Spurs had been warned, having enjoyed a let-off in the second minute when the unmarked Mohammed Salisu headed Nathan Tella’s free-kick at Hugo Lloris. Che Adams had to score on the rebound only to volley too close to the goalkeeper, who produced a fine block. Southampton’s other early moment followed a Jan Bednarek through-ball and an error from Reguilón. Lloris left his line smartly to stifle Kyle Walker-Peters.
Spurs had to be more assertive in the second half and they were, setting up higher and coming to control the game. It was difficult to remember Southampton escaping their half.
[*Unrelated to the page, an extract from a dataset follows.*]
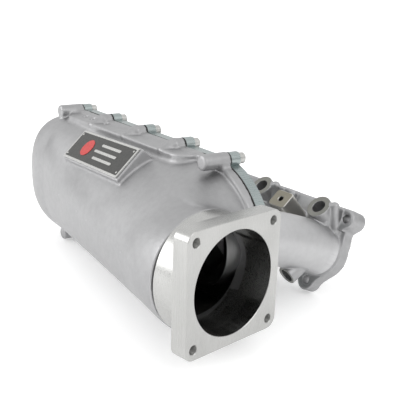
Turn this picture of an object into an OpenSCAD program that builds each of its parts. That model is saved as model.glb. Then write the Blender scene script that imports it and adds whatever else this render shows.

Bale woke up. There was one lovely flick from him to tee up Son whose blast was blocked by Bednarek, and his goal followed a slick Spurs build-up, Tanguy Ndombele and Son combining to set up Lucas Moura whose shot broke off Salisu. Bale narrowed the focus, taking two touches to work the position and picking out the far top corner.
Spurs thought they had the winner when Son swept home from Reguilón’s cut-back after a flowing move only for VAR to rule Moura was in an offside position in the eyeline of Alex McCarthy. The technology, though, turned into Spurs’ friend after Djenepo’s rush of blood.
Ralph Hasenhüttl professed himself as “empty” and Mason could savour a special feeling. “It’s been a whirlwind few days,” he said. “We were outstanding in the second half. That was how we want to be.”